Under pressure from federal regulators and some investors, Walgreens Boots Alliance Inc. is testing tobacco-free stores in the U.S., but the pharmacy chain’s leader has no plans to quit selling cigarettes entirely.
“The safety of our patients is very important, but we also have to do what our customers are requiring us to do,” Walgreens Boots Chief Executive Stefano Pessina said in a recent interview. “We see that when we don’t sell tobacco, we have a lot of [negative] reactions.”
The issue came up at the company’s annual shareholder meeting in January and again in February, when the U.S. Food and Drug Administration called out the company for selling tobacco products to minors. That month, a group of U.S. senators sent the Walgreens chief and other retailers letters urging them to stop selling tobacco products in stores.

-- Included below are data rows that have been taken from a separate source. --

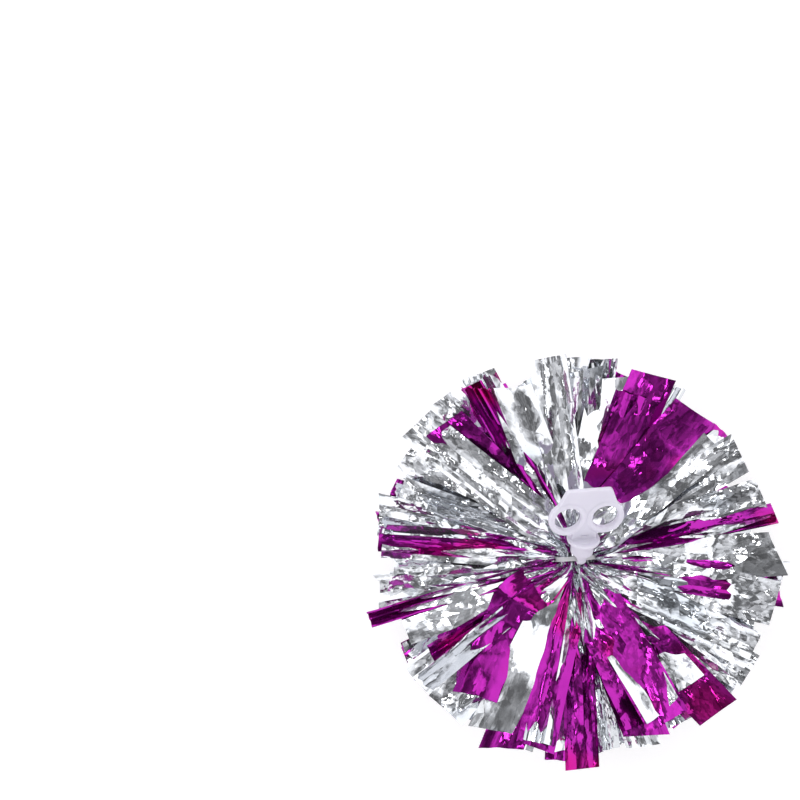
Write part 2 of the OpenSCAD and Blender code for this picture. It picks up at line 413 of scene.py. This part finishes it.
def sheet_strips(name, layer, rng):
    """Placings of a sheet's strips: azimuth, rise, sag, length, width, share left open, crumple
    depth, spread of twist, and hump and courses as in TURNED."""
    if name in BACK_STRIPS:
        return [
            (math.radians(a), math.radians(rise), math.radians(rng.uniform(4, 16)),
             min(reach / 1000 + 0.003, LONGEST_STRIP),
             wide / 1000, opened, depth / 1000, BACK_WOBBLE,
             np.radians(TURNED.get((name, a), (0, 0, 0))))
            for a, reach, wide, opened, rise, depth in BACK_STRIPS[name]
        ]
    count = FEWEST_STRIPS + 2 * (layer % 3)
    sheet_rise = TOP_RISE + (BOTTOM_RISE - TOP_RISE) * layer / (LAYER_COUNT - 1)
    first = rng.uniform(0, 360 / count)
    return [
        (math.radians(first + 360 * i / count + rng.normal(0, 6)),
         math.radians(sheet_rise + rng.normal(0, 6)), math.radians(rng.uniform(0, 18)),
         STRIP_LENGTH + rng.uniform(SHORTER, LONGER), STRIP_WIDTH + rng.uniform(-0.002, 0.002),
         rng.choice([1.0, 0.98, 0.9, 0.75, 0.55]), rng.uniform(0.3, 1.5) / 1000,
         LOOSE_WOBBLE, (0, 0, 0))
        for i in range(count)
    ]


def film_sheet(name, layer, body):
    """One sheet as a mesh of its separate strips, which ride the foil body."""
    rng = np.random.default_rng(1000 + layer)
    level = WAIST_RADIUS - 2 * WAIST_RADIUS * layer / (LAYER_COUNT - 1)
    half_room = math.sqrt(max(WAIST_RADIUS ** 2 - level ** 2, 0.002 ** 2))
    verts, faces, flat_places, crumpled = [], [], [], []
    placings = sheet_strips(name, layer, rng)
    for azimuth, rise, sag, length, width, opened, depth, twist, turned in placings:
        side = 1 if math.sin(azimuth) >= 0 else -1
        across_tie = 1 if math.cos(azimuth) >= 0 else -1
        if name in BACK_STRIPS and abs(math.sin(azimuth)) < ALONG_TIE:
            # out of the loop beside the strap, then over the strap
            mirrored = np.array([across_tie, side, 1])
            start = PINCH + mirrored * BESIDE_STRAP
            leave = unit(mirrored * OVER_STRAP)
        else:
            start = PINCH + np.array([
                half_room * WAIST_WIDTH * math.cos(azimuth) + rng.normal(0, 0.001),
                0,
                level * WAIST_DEPTH + rng.normal(0, 0.0006),
            ])
            leave = np.array([0.0, side, 0.0])
        length -= abs(start[0] - PINCH[0])
        grid = strip_mesh(azimuth, rise, sag, length, width, opened, depth, twist, turned,
                          start, leave, rng)
        base, across = len(verts), CELLS_ACROSS + 1
        corner = rng.uniform(0, 4, 2)
        flat_places += [
            (corner[0] + width * c / CELLS_ACROSS, corner[1] + length * r / CELLS_ALONG)
            for r in range(CELLS_ALONG + 1) for c in range(across)
        ]
        broken_up = LEAST_SHEEN_BREAK + SHEEN_BREAK_RATE * depth
        crumpled += [broken_up] * (across * (CELLS_ALONG + 1))
        verts += grid.reshape(-1, 3).tolist()
        faces += [
            (base + r * across + c, base + r * across + c + 1,
             base + (r + 1) * across + c + 1, base + (r + 1) * across + c)
            for r in range(CELLS_ALONG) for c in range(CELLS_ACROSS)
        ]
    mesh = bpy.data.meshes.new(name + "_film")
    mesh.from_pydata(verts, [], faces)
    mesh.update()
    mesh.shade_smooth()
    mesh.set_sharp_from_angle(angle=math.radians(26))
    corners = np.empty(len(mesh.loops), np.int32)
    mesh.loops.foreach_get("vertex_index", corners)
    mesh.uv_layers.new(name="film").data.foreach_set("uv", np.array(flat_places)[corners].ravel())
    mesh.attributes.new("crumpled", "FLOAT", "POINT").data.foreach_set("value", crumpled)
    obj = bpy.data.objects.new(name + "_film", mesh)
    bpy.context.collection.objects.link(obj)
    obj.data.materials.append(SILVER_FILM if body == "silver_film" else MAGENTA_FILM)
    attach(obj, "foil")
    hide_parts(name)
    return obj


for number, layer in enumerate(SILVER_LAYERS, 1):
    film_sheet(f"silver_sheet_{number:02d}", layer, "silver_film")
for number, layer in enumerate(MAGENTA_LAYERS, 1):
    film_sheet(f"magenta_sheet_{number:02d}", layer, "magenta_film")


# ---------------------------------------------------------------- handle and tie

def moulded_copy(node, name, voxel, rounds):
    """The node's own shape with the soft edges and fillets of a moulding."""
    source = frame["nodes"][node]
    obj = bpy.data.objects.new(name, source.data.copy())
    bpy.context.collection.objects.link(obj)
    remesh = obj.modifiers.new("voxels", "REMESH")
    remesh.mode = "VOXEL"
    remesh.voxel_size = voxel
    soften = obj.modifiers.new("soften", "SMOOTH")
    soften.factor = 0.5
    soften.iterations = rounds
    evaluated = obj.evaluated_get(bpy.context.evaluated_depsgraph_get())
    mesh = bpy.data.meshes.new_from_object(evaluated)
    obj.modifiers.clear()
    obj.data = mesh
    mesh.shade_smooth()
    mesh.materials.clear()
    return obj


handle = moulded_copy("handle", "moulded_handle", 0.00045, 6)
handle.data.materials.append(WHITE_PLASTIC)
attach(handle, "handle")
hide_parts("handle")

tie = moulded_copy("cable_tie", "nylon_tie", 0.0003, 3)
tie.data.materials.append(TIE_NYLON)
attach(tie, "tie")
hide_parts("cable_tie")


# ---------------------------------------------------------------- floor, light, camera

def floor():
    """A pale floor that glows a little, so that it stays white around the film."""
    mat, tree, shader = new_material("pale_floor")
    set_inputs(tree, shader, {
        "Base Color": (0.93, 0.93, 0.93, 1), "Roughness": 0.9,
        "Emission Color": (1, 1, 1, 1), "Emission Strength": 0.3})
    mesh = bpy.data.meshes.new("floor")
    half = 6.0
    mesh.from_pydata([(-half, -half, 0), (half, -half, 0), (half, half, 0), (-half, half, 0)],
                     [], [(0, 1, 2, 3)])
    obj = bpy.data.objects.new("floor", mesh)
    bpy.context.collection.objects.link(obj)
    mesh.materials.append(mat)


def softbox(name, azimuth, elevation, distance, size, power):
    """An area light aimed at the pinch, placed by its bearing and height in degrees."""
    light = bpy.data.lights.new(name, "AREA")
    light.shape = "RECTANGLE"
    light.size, light.size_y = size
    light.energy = power
    obj = bpy.data.objects.new(name, light)
    bpy.context.collection.objects.link(obj)
    a, e = math.radians(azimuth), math.radians(elevation)
    out = Vector((math.cos(a) * math.cos(e), math.sin(a) * math.cos(e), math.sin(e)))
    obj.location = Vector(PINCH) + out * distance
    obj.rotation_mode = "QUATERNION"
    obj.rotation_quaternion = out.to_track_quat("Z", "Y")


def studio():
    """A room for the film to mirror: dark patches and soft panels above, bright low walls."""
    world = bpy.data.worlds.new("studio")
    bpy.context.scene.world = world
    world.use_nodes = True
    tree = world.node_tree
    bearing = tree.nodes.new("ShaderNodeTexCoord").outputs["Generated"]
    shifted = add_node(tree, "VectorMath", {0: bearing, 1: PANEL_SHIFT}, "ADD")
    panels = add_node(tree, "TexNoise", {
        "Vector": shifted.outputs["Vector"],
        "Scale": PANEL_SCALE, "Detail": 1.5, "Distortion": 0.6})
    levels = add_node(tree, "ValToRGB", {"Fac": panels.outputs["Fac"]})
    while len(levels.color_ramp.elements) < len(PANEL_LEVELS):
        levels.color_ramp.elements.new(0.5)
    for element, (position, value) in zip(levels.color_ramp.elements, PANEL_LEVELS):
        element.position = position
        element.color = (value, value, value * 1.02, 1)
    toward = add_node(tree, "VectorMath", {0: bearing, 1: DARK_SIDE}, "DOT_PRODUCT")
    shaded = add_node(tree, "MapRange", {
        "Value": toward.outputs["Value"],
        "From Min": 0.82, "From Max": 0.98, "To Min": 1.0, "To Max": 0.45})
    shaded.interpolation_type = "SMOOTHSTEP"
    dimmed = add_node(tree, "VectorMath", {
        0: levels.outputs["Color"], "Scale": shaded.outputs["Result"]}, "SCALE")
    height = add_node(tree, "SeparateXYZ", {"Vector": bearing}).outputs["Z"]
    low = add_node(tree, "MapRange", {"Value": height, "From Min": 0.72, "From Max": 0.45})
    low.interpolation_type = "SMOOTHSTEP"
    walls = add_node(tree, "Mix", {
        "Factor": low.outputs["Result"], "A": dimmed.outputs["Vector"], "B": (1.8, 1.8, 1.82, 1)})
    set_inputs(tree, tree.nodes["Background"], {"Color": walls.outputs["Result"], "Strength": 1.0})
    softbox("key_light", 48, 61, 2.2, (1.3, 0.7), 4.3)
    softbox("side_light", 185, 64, 2.2, (1.0, 0.6), 2.4)
    softbox("strip_light_front", -62, 72, 2.2, (0.07, 0.5), 1.0)
    softbox("strip_light_back", 112, 66, 2.2, (0.14, 0.55), 2.2)
    softbox("strip_light_left", 226, 66, 2.2, (0.1, 0.45), 1.3)


def camera():
    """The photograph's view: straight down onto the handle side."""
    roll = math.radians(CAMERA_ROLL)
    right = Vector((math.cos(roll), -math.sin(roll), 0))
    up = Vector((math.sin(roll), math.cos(roll), 0))
    data = bpy.data.cameras.new("camera")
    data.sensor_width = 36
    data.lens = 36 * CAMERA_DISTANCE / FRAME_WIDTH
    obj = bpy.data.objects.new("camera", data)
    bpy.context.collection.objects.link(obj)
    middle = Vector(PINCH) - right * POM_RIGHT + up * POM_DOWN
    obj.location = middle + Vector((0, 0, CAMERA_DISTANCE))
    obj.rotation_euler = (0, 0, -roll)
    data.clip_end = 50
    bpy.context.scene.camera = obj


floor()
studio()
camera()
bpy.context.scene.view_settings.view_transform = "Standard"
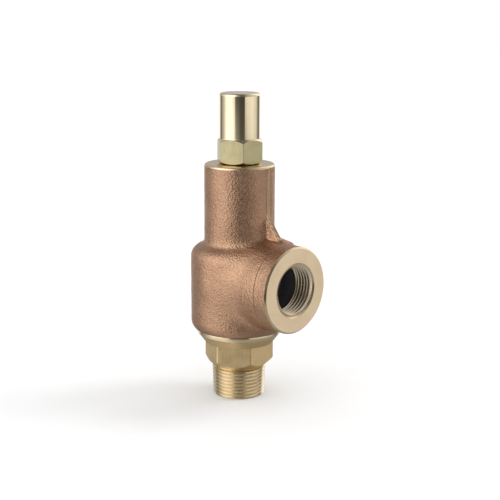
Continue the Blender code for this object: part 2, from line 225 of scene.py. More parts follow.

While it continues to sell cigarettes in the vast majority of its stores, Mr. Pessina said Walgreens is trying to help smokers quit by also making smoking cessation products widely available. Employees are encouraged to direct customers seeking cigarettes to cessation products. The pharmacy chain has also reduced the visibility of tobacco products in some stores.
“Our objective is to convince people not to smoke, so we give them a cigarette and we ask them whether they want to stop smoking,” Mr. Pessina said. The Italian-born CEO took over as permanent CEO in 2015 after the merger of Alliance Boots and Walgreens.
Walgreens doesn’t sell tobacco products at a test store in Deerfield, Ill., near its headquarters, as well as 17 stores in Gainesville, Fla., as part of a 12- to 18-month pilot program it started last year. It also doesn’t sell cigarettes in Massachusetts, New York City and San Francisco, which have banned pharmacies from selling them.
Outside North America, the company’s Boots pharmacies don’t sell tobacco products. But unlike rival CVS Health Corp., which stopped selling tobacco products in 2014, Walgreens sells cigarettes, electronic cigarettes and other tobacco products in most of its roughly 9,600 U.S. stores.
Still, most cigarettes in the U.S. are sold at gas stations and convenience stores. Drugstores accounted for 1.7% of cigarette volume sales in the U.S. in 2017, and 39% of the dollar sales of smoking cessation products in 2018, according to market research company Euromonitor International.
Activist shareholders and antitobacco advocates have been asking Walgreens to discontinue sales of tobacco products in its North American stores. Some investors argue the company’s tobacco sales are putting their money at risk with threats of lawsuits, while activists say that tobacco products don’t belong in a health store.
“There is no reason that anyone needs tobacco products, so we do not think that they need to sell tobacco at all,” said Donna Meyer, director of shareholder advocacy for Mercy Investment Services Inc., which manages funds for a Roman Catholic order of nuns. Ms. Meyer raised the issue with Walgreens executives during the company’s shareholder meeting in New York in late January.
Walgreens says its tobacco sales provide customer choice. Executives said at the January meeting that they wanted to see how customers responded in its Gainesville test market to determine how the chain can reduce its reliance on the products.
Walgreens doesn’t disclose how much revenue it gets from selling tobacco products, but Mr. Pessina said its tobacco sales are decreasing. CVS quit selling cigarettes and other tobacco products in 2014 and added “health” to its name in an attempt to create a healthier image. CVS estimated the tobacco move cost about $2 billion a year in lost revenue.
Outgoing FDA Commissioner Scott Gottlieb called out Walgreens in February for selling tobacco products to minors after the agency conducted undercover checks. About 22% of the more than 6,000 Walgreens stores the FDA inspected sold to minors, the agency said. By contrast, 17.5% of Walmart Inc. stores and 9.6% of Rite Aid Corp. stores inspected had illegally sold tobacco products to minors.
In response, Walgreens said that it has a zero-tolerance policy on selling tobacco to minors and any employee violating its policy is subject to termination.
There is pending legislation in a number of states to raise the legal age to use tobacco to 21, and Walgreens has been publicly supportive of those efforts.
Walgreens is scheduled to release its second-quarter earnings results on Tuesday.